Preheat oven to 325F.

In a large bowl, whisk egg whites until frothy. Add the flour and vanilla and stir to combine. Stir in coconut. Line a cookie sheet with parchment or silpat (I know that people say this and don't mean it, but this is serious. These things will stick even to the silpat, so don't skip this step.) On the cookie sheet, lightly press the coconut mixture into a cookie cutter. While gently pressing the coconut mixture, lift the cutter leaving the shaped cookie behind. Bake for approximately 20-25 minutes or until deep golden. Edges should look like toasted coconut. Allow cookies to cool for 5 minutes on the pan and then transfer them to a rack to cool completely.

Macaroons will keep a week or more if refrigerated. Refrigeration will soften the cookies, but most of my tasters seem to prefer that.

Friday, December 26, 2008

Oatmeal Cookies

I've been tweaking this oatmeal cookie recipe for a while now. It's so far removed from the original recipe at this point that I'm going to call it my very own. Sometimes I add a cup of toasted pecans or walnuts. Sometimes I substitute dried tart cherries for the raisins.

1 1/2 cup flour
1 1/2 cup rolled oats
1 tsp cinnamon
1/2 tsp nutmeg
1/8 tsp clove
1/2 tsp kosher salt
1/2 tsp baking soda
3/4 tsp baking powder
1 cup brown sugar
3/4 cup butter
1/4 cup molasses
1 egg
1 tsp vanilla
1 cup raisins

Preheat oven to 325F. In a medium mixing bowl, combine dry ingredients, flour, oats, cinnamon, nutmeg, clove, salt, baking soda, baking powder. In a large mixing bowl, cream butter and brown sugar. Mix in molasses, egg and vanilla. Add dry ingredients and raisins. Stir to combine. Scoop heaping tablespoons of mixture onto a cookie sheet. Bake for 10-12 minutes. Cookies may look a little bit wet in the cracks, but will be set and lightly golden around edges.

Friday, December 5, 2008

Ham and spinach bread pudding

The housemate really wanted me to write this one down, so here it is. 4 cups of half and half can be substituted for milk and cream.

1 large onion, chopped
1 red bell pepper, chopped
2 stalks celery, chopped
2 cloves garlic, minced
5 oz ham, cut into 1/4 cubes
1 T canola oil
10 oz. frozen spinach, thawed
3 cups heavy cream
1 cup milk
4 eggs, lightly beaten
1/4 tsp nutmeg
3/4 tsp kosher salt
pepper to taste
1 baguette, cut into 1 inch cubes
3/4 cup shredded gruyere
1/2 cup shredded parmesan

Preheat oven to 350F.

In large frying pan, cook ham over medium heat until lightly browned. Remove ham from pan. In same pan saute onion, bell pepper and celery until onion is translucent. Add garlic and continue sauteing for another minute or so. Mix in spinach and ham and remove from heat.
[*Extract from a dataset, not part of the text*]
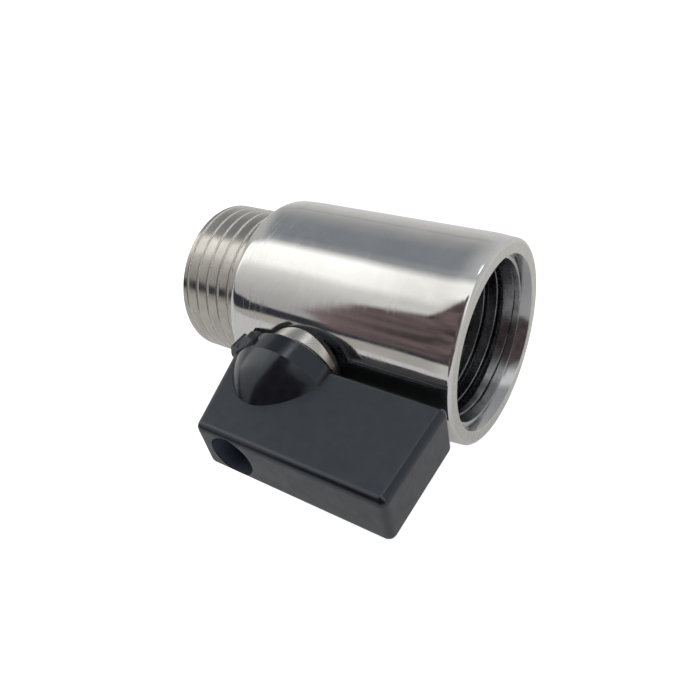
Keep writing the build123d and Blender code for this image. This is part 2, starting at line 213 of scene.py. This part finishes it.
class Nodes:
    """Short calls for building one node tree."""

    def __init__(self, tree):
        self.tree = tree
        self.tree.nodes.clear()

    def add(self, kind, **settings):
        node = self.tree.nodes.new(kind)
        for name, value in settings.items():
            setattr(node, name, value)
        return node

    def put(self, node, name, value):
        """Sets or links an input, given by its name or by its number."""
        socket = node.inputs[int(name)] if name.isdigit() else node.inputs[name]
        if isinstance(value, bpy.types.NodeSocket):
            self.tree.links.new(value, socket)
        else:
            socket.default_value = value

    def math(self, operation, first, second=0.0):
        node = self.add("ShaderNodeMath", operation=operation)
        for place, value in enumerate((first, second)):
            self.put(node, str(place), value)
        return node.outputs[0]

    def plus(self, first, second):
        return self.math("ADD", first, second)

    def minus(self, first, second):
        return self.math("SUBTRACT", first, second)

    def times(self, first, *others):
        for other in others:
            first = self.math("MULTIPLY", first, other)
        return first

    def noise(self, vector, scale, detail, roughness, distortion=0.0):
        node = self.add("ShaderNodeTexNoise")
        for name, value in (
            ("Vector", vector),
            ("Scale", scale),
            ("Detail", detail),
            ("Roughness", roughness),
            ("Distortion", distortion),
        ):
            self.put(node, name, value)
        return node.outputs["Fac"]

    def stretched_noise(self, coordinates, scales, detail, roughness):
        """Noise with a scale of its own along each of three coordinates."""
        scaled = [self.times(value, scale) for value, scale in zip(coordinates, scales)]
        return self.noise(self.combine(*scaled), 1.0, detail, roughness)

    def remap(self, value, low_in, high_in, low_out, high_out):
        node = self.add("ShaderNodeMapRange", interpolation_type="SMOOTHSTEP")
        for place, number in enumerate((value, low_in, high_in, low_out, high_out)):
            self.put(node, str(place), number)
        return node.outputs[0]

    def rise(self, value, low, high):
        """0 up to low, 1 from high on."""
        return self.remap(value, low, high, 0.0, 1.0)

    def fall(self, value, low, high):
        """1 up to low, 0 from high on."""
        return self.remap(value, low, high, 1.0, 0.0)

    def within(self, value, rise, fall):
        """1 between a rising edge and a falling edge."""
        return self.times(self.rise(value, *rise), self.fall(value, *fall))

    def ramp(self, value, stops):
        node = self.add("ShaderNodeValToRGB")
        self.put(node, "Fac", value)
        elements = node.color_ramp.elements
        while len(elements) < len(stops):
            elements.new(1.0)
        for element, (place, colour) in zip(elements, stops):
            element.position = place
            element.color = (*colour, 1.0)
        return node.outputs["Color"]

    def tones(self, value, low, high, pair):
        """The pair's first colour up to low, its second from high on."""
        return self.ramp(value, [(low, pair[0]), (high, pair[1])])

    def mix(self, factor, first, second, blend="MIX"):
        node = self.add("ShaderNodeMix", data_type="RGBA", blend_type=blend)
        self.put(node, "0", factor)
        for name, value in (("6", first), ("7", second)):
            self.put(node, name, (*value, 1.0) if isinstance(value, tuple) else value)
        return node.outputs[2]

    def bump(self, height, strength, depth_mm, normal=None):
        node = self.add("ShaderNodeBump")
        self.put(node, "Height", height)
        self.put(node, "Strength", strength)
        self.put(node, "Distance", depth_mm * MM)
        if normal is not None:
            self.put(node, "Normal", normal)
        return node.outputs[0]

    def local(self):
        """The piece's own coordinates in metres, so that a pattern moves with its piece."""
        return self.add("ShaderNodeTexCoord").outputs["Object"]

    def local_mm(self):
        node = self.add("ShaderNodeVectorMath", operation="SCALE")
        self.put(node, "0", self.local())
        self.put(node, "Scale", 1 / MM)
        return node.outputs[0]

    def pipe_coordinates(self):
        """x along the pipe, angle about it in radians, radius from it, and the place they give.
        Lengths are in millimetres."""
        place = self.local_mm()
        x, y, z = self.split(place)
        return x, self.math("ARCTAN2", z, y), self.length(y, z), place

    def length(self, first, second):
        square = self.plus(self.times(first, first), self.times(second, second))
        return self.math("SQRT", square)

    def split(self, vector):
        node = self.add("ShaderNodeSeparateXYZ")
        self.put(node, "0", vector)
        return list(node.outputs)

    def combine(self, x, y, z):
        node = self.add("ShaderNodeCombineXYZ")
        for place, value in enumerate((x, y, z)):
            self.put(node, str(place), value)
        return node.outputs[0]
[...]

In a large mixing bowl, combine cream, milk, eggs, nutmeg, salt, pepper, and half each of parmesan and gruyere. Add bread and stir to combine.
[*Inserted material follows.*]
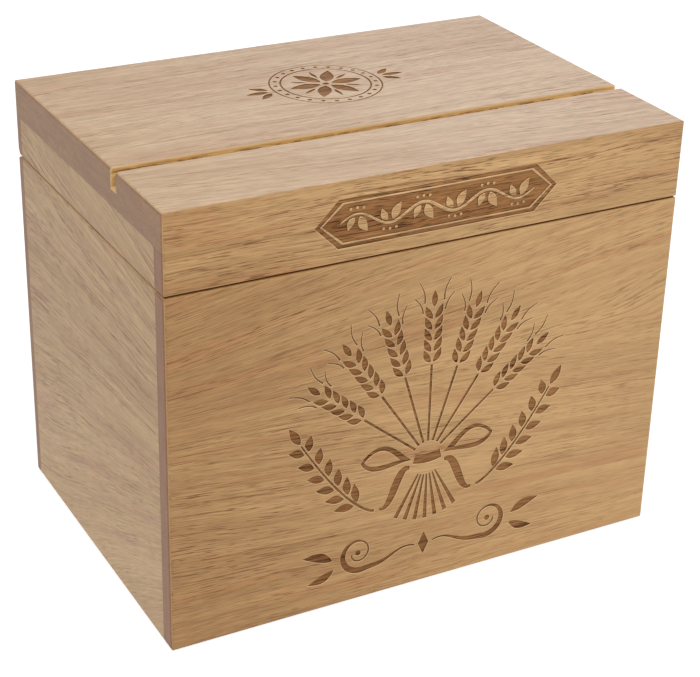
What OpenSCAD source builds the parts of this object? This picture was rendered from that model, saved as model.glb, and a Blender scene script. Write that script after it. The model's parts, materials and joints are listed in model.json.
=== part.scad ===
// Recipe card box: six solid boards glued up as one closed box, sawn apart and hinged at the back.
// Millimetres, +Z up. The origin is on the underside, in the middle of the footprint.
// The front board faces -Y and the hinges are at the back, on +Y.

/* [Box] */
// Width from left to right
box_w = 184; // [150:1:260]
// Depth from front to back
box_d = 127; // [90:1:200]
// Height of the closed box
box_h = 152; // [110:1:220]
// Thickness of the four wall boards
wall_t = 10; // [9.5:0.5:14]

/* [Lid] */
// Height of the lid, from the seam to the top
lid_h = 26.4; // [23:0.2:40]
// Thickness of the lid's top board
top_t = 12.5; // [10:0.5:14]
// Gap left at the seam by the saw and the hinges
seam_gap = 0.4; // [0.3:0.05:0.8]

/* [Corner joints] */
// Thickness of the front board's lip, which shows as end grain on the sides
front_lip = 6.4; // [4:0.2:7.6]
// Thickness of the back board's lip
back_lip = 4.6; // [4:0.2:7.6]

/* [Card slot] */
// Width of the saw-cut slot that holds a card upright
slot_w = 4.5; // [2:0.1:8]
// Depth of the slot
slot_deep = 7; // [3:0.5:8]
// Distance from the front face to the middle of the slot
slot_back = 37; // [15:1:60]

/* [Bottom panel] */
// Thickness of the bottom panel
panel_t = 5; // [3:0.5:8]
// Height of the panel's underside above the table
panel_rise = 6; // [3:0.5:15]
// Depth of the groove that holds the panel
groove_deep = 3.4; // [2:0.1:5]
// Play left round the panel's edge for the wood to swell
panel_play = 0.2; // [0.1:0.05:0.6]

/* [Eased edges] */
// Radius of the upright edges and of the lid's top edges
edge_r = 1.2; // [0.5:0.1:2.5]
// Radius of the edges that the box stands on
foot_r = 1.6; // [0.5:0.1:2.5]
// Radius of the upper edges of the lower part, at the seam
mouth_r = 1.2; // [0.4:0.1:2]
// Radius of the lower edges of the lid, at the seam
lid_edge_r = 0.6; // [0.3:0.1:2]

/* [Hinges] */
// Length of each butt hinge
hinge_len = 25; // [20:1:40]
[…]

Layer bread mixture with vegetable mixture ending with bread mixture ina 13x9 glass baking dish. Top with remaining cheeses.

Bake at 350F for 45-50 minutes until puffed golden brown.

Popular peanut dip

More or less the recipe from a really old issue of Eating Well magazine. They probably used low fat something or other which I've never really been good at. Double it, you won't be sorry. It's great with veggies or even on noodles.

Don't have a lemon? Use a lime. It's equally good.

2 crushed garlic cloves
2 T peanut butter
2 T reduced sodium soy sauce
2 T mayonnaise
1 T brown sugar
1 T lemon juice
1/2 tsp crushed red pepper

Mix all ingredients together. Stir until smooth. Refrigerate for at least 30 minutes to allow flavors to blend.

Makes about 3/4 cup.

Spiced candied pecans

There are two totally different varieties of 5 spice available out there. One has ginger, cloves, pepper, anise (or star anise) and cinnamon. The other is a blend of fennel, star anise, pepper, cinnamon and cloves. I imagine that either would be fine for this recipe, but I used the latter combo. I had a hard time finding the version I wanted so I made my own using
this recipe. And yes, I have Sichuan peppercorns sitting around. Doesn't everyone?

3 cups raw pecans
1/2 cup sugar
1/2 cup brown sugar
1 tsp kosher salt
1.5 T canola oil
2 T water
1/4 tsp ground cayenne
1.5 tsp. five spice

Mix first 6 ingredients in a large frying pan. Bring to boil over medium heat. Cook 7-9 minutes until nuts begin to smell slightly roasted, stirring occasionally. Add cayenne and five spice. Mix well. Turn out mixture onto parchment lined baking sheet, separating nuts. Cool at room temperature. Seal in air tight container.
Makes approximately 5 cups.

These will keep for at least a few minutes if Scott is around.